> **BRIEF**:
Give back the whole listing exactly as shown.

>> BEGIN

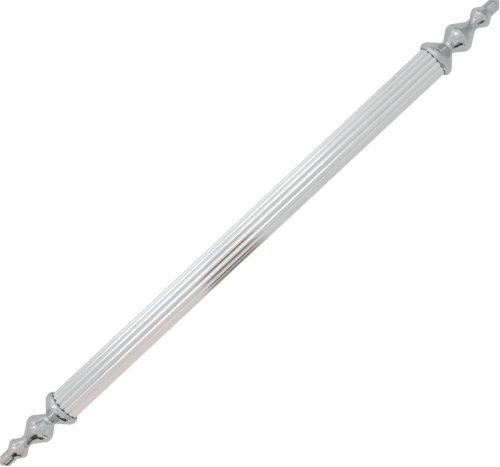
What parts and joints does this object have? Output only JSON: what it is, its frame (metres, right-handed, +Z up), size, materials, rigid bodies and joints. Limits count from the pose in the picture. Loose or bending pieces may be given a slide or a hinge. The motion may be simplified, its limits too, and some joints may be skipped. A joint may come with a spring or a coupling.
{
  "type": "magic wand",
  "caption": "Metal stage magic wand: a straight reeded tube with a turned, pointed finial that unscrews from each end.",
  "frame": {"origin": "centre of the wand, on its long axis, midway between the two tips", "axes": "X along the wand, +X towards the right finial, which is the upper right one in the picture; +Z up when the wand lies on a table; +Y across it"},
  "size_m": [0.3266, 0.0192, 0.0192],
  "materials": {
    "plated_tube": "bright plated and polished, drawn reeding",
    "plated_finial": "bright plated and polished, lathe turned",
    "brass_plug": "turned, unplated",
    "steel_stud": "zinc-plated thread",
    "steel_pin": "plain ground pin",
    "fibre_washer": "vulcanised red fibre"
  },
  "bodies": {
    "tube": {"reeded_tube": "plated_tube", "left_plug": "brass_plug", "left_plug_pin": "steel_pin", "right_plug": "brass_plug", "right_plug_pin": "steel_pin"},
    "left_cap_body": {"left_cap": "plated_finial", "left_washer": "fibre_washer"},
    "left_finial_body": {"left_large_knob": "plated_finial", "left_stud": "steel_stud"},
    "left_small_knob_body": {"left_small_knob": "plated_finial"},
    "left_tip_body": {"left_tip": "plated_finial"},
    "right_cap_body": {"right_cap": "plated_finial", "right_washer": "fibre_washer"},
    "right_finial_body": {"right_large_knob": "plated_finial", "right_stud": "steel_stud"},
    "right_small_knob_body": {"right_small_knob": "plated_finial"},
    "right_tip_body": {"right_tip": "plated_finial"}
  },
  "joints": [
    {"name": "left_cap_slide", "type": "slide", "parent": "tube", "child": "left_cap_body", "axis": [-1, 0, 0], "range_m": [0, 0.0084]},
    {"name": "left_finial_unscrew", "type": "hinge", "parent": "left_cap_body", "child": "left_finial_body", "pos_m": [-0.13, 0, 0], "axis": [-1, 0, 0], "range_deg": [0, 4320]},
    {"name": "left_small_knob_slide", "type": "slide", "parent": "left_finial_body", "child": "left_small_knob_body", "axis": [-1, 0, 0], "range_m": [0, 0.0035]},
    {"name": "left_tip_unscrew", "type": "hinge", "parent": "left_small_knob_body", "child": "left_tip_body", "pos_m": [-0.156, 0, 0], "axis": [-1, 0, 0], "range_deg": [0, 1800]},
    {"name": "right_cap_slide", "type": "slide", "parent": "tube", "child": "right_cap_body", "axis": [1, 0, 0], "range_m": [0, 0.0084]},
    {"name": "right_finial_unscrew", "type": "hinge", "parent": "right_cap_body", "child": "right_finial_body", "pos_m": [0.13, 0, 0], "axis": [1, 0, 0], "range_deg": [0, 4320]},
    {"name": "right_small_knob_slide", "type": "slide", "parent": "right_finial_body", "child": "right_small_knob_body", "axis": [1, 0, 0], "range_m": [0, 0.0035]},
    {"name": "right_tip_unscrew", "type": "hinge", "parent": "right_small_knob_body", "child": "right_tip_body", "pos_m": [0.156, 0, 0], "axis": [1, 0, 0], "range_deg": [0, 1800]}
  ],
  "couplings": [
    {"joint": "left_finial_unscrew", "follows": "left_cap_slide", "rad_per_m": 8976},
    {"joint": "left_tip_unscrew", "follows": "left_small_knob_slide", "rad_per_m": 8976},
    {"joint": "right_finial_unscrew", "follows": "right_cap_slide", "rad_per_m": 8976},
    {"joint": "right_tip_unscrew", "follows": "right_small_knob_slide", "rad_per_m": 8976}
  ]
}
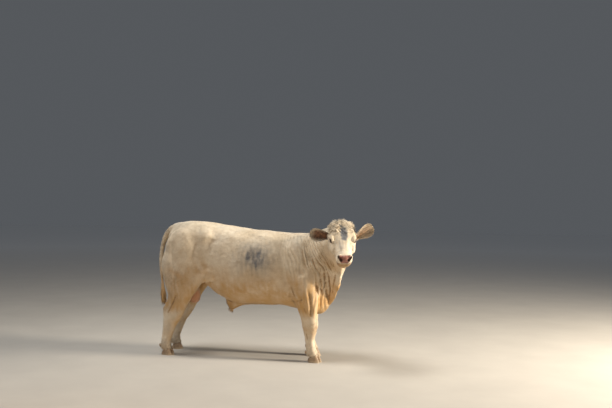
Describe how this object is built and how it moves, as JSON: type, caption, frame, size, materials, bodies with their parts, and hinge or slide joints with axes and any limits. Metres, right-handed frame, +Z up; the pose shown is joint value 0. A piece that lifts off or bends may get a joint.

>> END

> **FULL SOLUTION**:
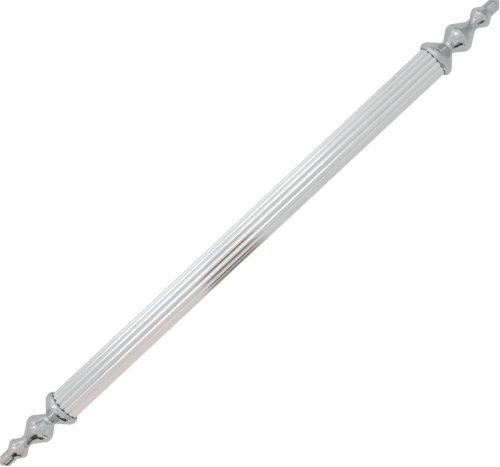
What parts and joints does this object have? Output only JSON: what it is, its frame (metres, right-handed, +Z up), size, materials, rigid bodies and joints. Limits count from the pose in the picture. Loose or bending pieces may be given a slide or a hinge. The motion may be simplified, its limits too, and some joints may be skipped. A joint may come with a spring or a coupling.
{
  "type": "magic wand",
  "caption": "Metal stage magic wand: a straight reeded tube with a turned, pointed finial that unscrews from each end.",
  "frame": {"origin": "centre of the wand, on its long axis, midway between the two tips", "axes": "X along the wand, +X towards the right finial, which is the upper right one in the picture; +Z up when the wand lies on a table; +Y across it"},
  "size_m": [0.3266, 0.0192, 0.0192],
  "materials": {
    "plated_tube": "bright plated and polished, drawn reeding",
    "plated_finial": "bright plated and polished, lathe turned",
    "brass_plug": "turned, unplated",
    "steel_stud": "zinc-plated thread",
    "steel_pin": "plain ground pin",
    "fibre_washer": "vulcanised red fibre"
  },
  "bodies": {
    "tube": {"reeded_tube": "plated_tube", "left_plug": "brass_plug", "left_plug_pin": "steel_pin", "right_plug": "brass_plug", "right_plug_pin": "steel_pin"},
    "left_cap_body": {"left_cap": "plated_finial", "left_washer": "fibre_washer"},
    "left_finial_body": {"left_large_knob": "plated_finial", "left_stud": "steel_stud"},
    "left_small_knob_body": {"left_small_knob": "plated_finial"},
    "left_tip_body": {"left_tip": "plated_finial"},
    "right_cap_body": {"right_cap": "plated_finial", "right_washer": "fibre_washer"},
    "right_finial_body": {"right_large_knob": "plated_finial", "right_stud": "steel_stud"},
    "right_small_knob_body": {"right_small_knob": "plated_finial"},
    "right_tip_body": {"right_tip": "plated_finial"}
  },
  "joints": [
    {"name": "left_cap_slide", "type": "slide", "parent": "tube", "child": "left_cap_body", "axis": [-1, 0, 0], "range_m": [0, 0.0084]},
    {"name": "left_finial_unscrew", "type": "hinge", "parent": "left_cap_body", "child": "left_finial_body", "pos_m": [-0.13, 0, 0], "axis": [-1, 0, 0], "range_deg": [0, 4320]},
    {"name": "left_small_knob_slide", "type": "slide", "parent": "left_finial_body", "child": "left_small_knob_body", "axis": [-1, 0, 0], "range_m": [0, 0.0035]},
    {"name": "left_tip_unscrew", "type": "hinge", "parent": "left_small_knob_body", "child": "left_tip_body", "pos_m": [-0.156, 0, 0], "axis": [-1, 0, 0], "range_deg": [0, 1800]},
    {"name": "right_cap_slide", "type": "slide", "parent": "tube", "child": "right_cap_body", "axis": [1, 0, 0], "range_m": [0, 0.0084]},
    {"name": "right_finial_unscrew", "type": "hinge", "parent": "right_cap_body", "child": "right_finial_body", "pos_m": [0.13, 0, 0], "axis": [1, 0, 0], "range_deg": [0, 4320]},
    {"name": "right_small_knob_slide", "type": "slide", "parent": "right_finial_body", "child": "right_small_knob_body", "axis": [1, 0, 0], "range_m": [0, 0.0035]},
    {"name": "right_tip_unscrew", "type": "hinge", "parent": "right_small_knob_body", "child": "right_tip_body", "pos_m": [0.156, 0, 0], "axis": [1, 0, 0], "range_deg": [0, 1800]}
  ],
  "couplings": [
    {"joint": "left_finial_unscrew", "follows": "left_cap_slide", "rad_per_m": 8976},
    {"joint": "left_tip_unscrew", "follows": "left_small_knob_slide", "rad_per_m": 8976},
    {"joint": "right_finial_unscrew", "follows": "right_cap_slide", "rad_per_m": 8976},
    {"joint": "right_tip_unscrew", "follows": "right_small_knob_slide", "rad_per_m": 8976}
  ]
}
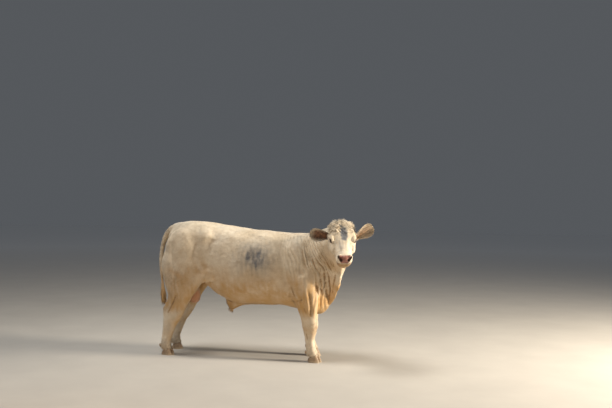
Describe how this object is built and how it moves, as JSON: type, caption, frame, size, materials, bodies with their parts, and hinge or slide joints with axes and any limits. Metres, right-handed frame, +Z up; the pose shown is joint value 0. A piece that lifts off or bends may get a joint.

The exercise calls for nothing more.